CKT: Most of a quarter century ago, Bill Clinton predicted that the internet would bring Western values to China and said that trying to control the internet would be “like trying to nail Jell-O to the wall.” He was wrong. China has been able to control its internet and hasn’t adopted Western values. Instead, the US government has itself become pretty good at internet censorship for political purposes, as we’re learning from Elon Musk’s release of internal documents from Twitter and similar admissions from Mark Zuckerberg about the FBI’s influence on Facebook in the run up to the US election. There’s a deep-rooted difference between how these two civilizations approach the relationship between domestic and foreign policy. The “Chinese Empire” is not domestically multicultural. China is predominantly for Chinese people, but its foreign policy is pluralistic in that the Chinese Empire doesn’t require the rest of the world to adopt its values. Over time its vast colonies in Africa, South America, etc. might adopt an increasingly Chinese way of doing business if it works better, but there is no militarily enforced requirement to believe in Chinese-ness. The “American Empire” on the other hand is the inverse of that. It’s multicultural at home and monocultural abroad.
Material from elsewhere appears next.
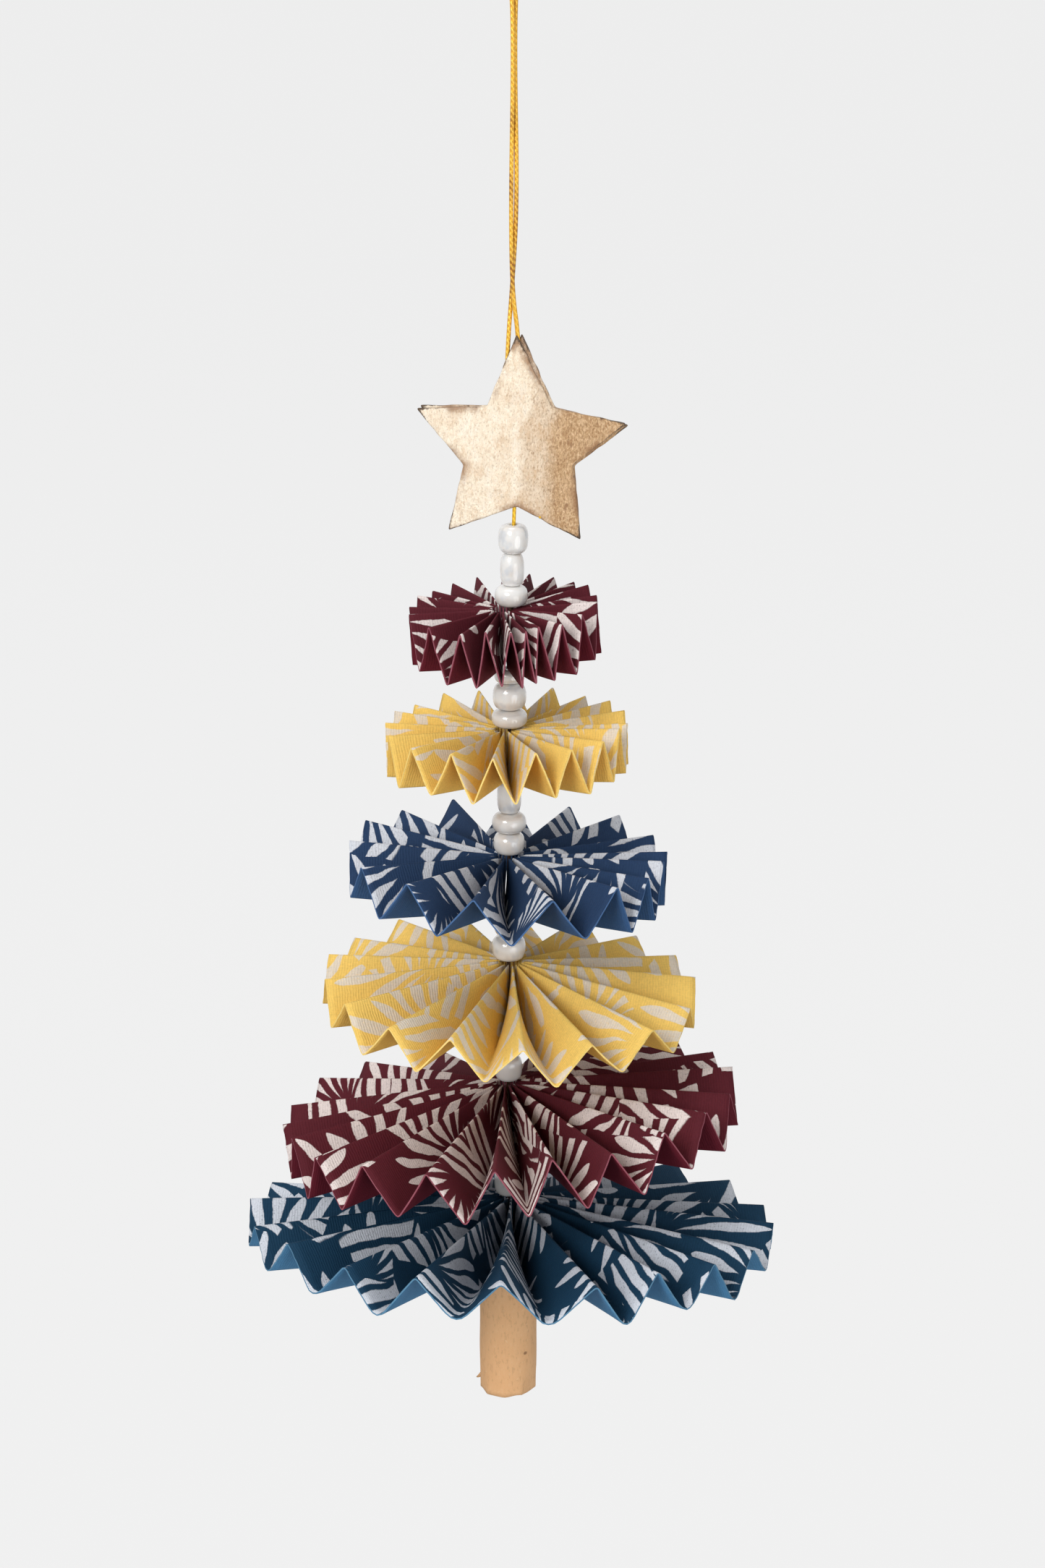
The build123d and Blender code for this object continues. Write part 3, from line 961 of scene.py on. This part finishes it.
def printMask(tree, place, turnAngle):
    # 1 where the pale ink lies; place is millimetres along the strip and outwards
    turned = tree.nodes.new("ShaderNodeMapping")
    tree.links.new(place, turned.inputs["Vector"])
    turned.inputs["Rotation"].default_value = (0.0, 0.0, turnAngle)
    turned.inputs["Scale"].default_value = (1 / blockPrint["enlarged"], 1 / blockPrint["enlarged"], 1.0)
    slow = shaken(tree, turned.outputs["Vector"], blockPrint["wanderGrain"], blockPrint["wander"])
    parts = parted(tree, shaken(tree, slow, blockPrint["edgeGrain"], blockPrint["edgeShake"]))
    row, y = inPlace(tree, parts["Y"], blockPrint["repeatOut"], 0.0)
    stagger = sums(tree, "MULTIPLY", row, 0.5)
    column, x = inPlace(tree, parts["X"], blockPrint["repeatAlong"], stagger)
    facing, hasBars, swing = chances(tree, column, row)
    turn = sums(tree, "MULTIPLY", facing, 2 * math.pi)
    cosine = sums(tree, "COSINE", turn)
    sine = sums(tree, "SINE", turn)
    ahead = sums(tree, "ADD", sums(tree, "MULTIPLY", x, cosine), sums(tree, "MULTIPLY", y, sine))
    aside = sums(tree, "SUBTRACT", sums(tree, "MULTIPLY", y, cosine), sums(tree, "MULTIPLY", x, sine))
    fanned = sums(tree, "ADD", ahead, blockPrint["fanBack"])
    angle = sums(tree, "ARCTAN2", aside, fanned)
    opening = sums(tree, "ABSOLUTE", angle)
    strokes = fanStrokes(tree, angle, hypotenuse(tree, fanned, aside), (column, row), swing)
    inFan = within(tree, opening, blockPrint["fanHalf"], blockPrint["fanEdge"])
    strokes = sums(tree, "MULTIPLY", strokes, inFan)
    bars, ends = barGroup(tree, ahead, aside, (row, column), swing)
    start, full = blockPrint["barsBehind"]
    behind = ease(tree, opening, blockPrint["fanHalf"] + start, blockPrint["fanHalf"] + full)
    wanted = within(tree, hasBars, blockPrint["barsIn"], 0.01)
    bars = sums(tree, "MULTIPLY", sums(tree, "MULTIPLY", bars, behind), sums(tree, "MULTIPLY", ends, wanted))
    return sums(tree, "MAXIMUM", strokes, bars)


def paperPlace(tree):
    node = tree.nodes.new("ShaderNodeUVMap")
    node.uv_map = "plan"
    return node.outputs["UV"]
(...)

It’s a nation of immigrants but requires the rest of the world to believe in its moral framework and political system. If you don’t believe in “freedom” and “democracy,” eventually you will be invaded and killed. Unless you have a lot of oil and are willing to sell it on good terms, in which case you’re fine. That kind of fundamentalist foreign policy is really dangerous and may ultimately force a civilizational confrontation that the West could lose.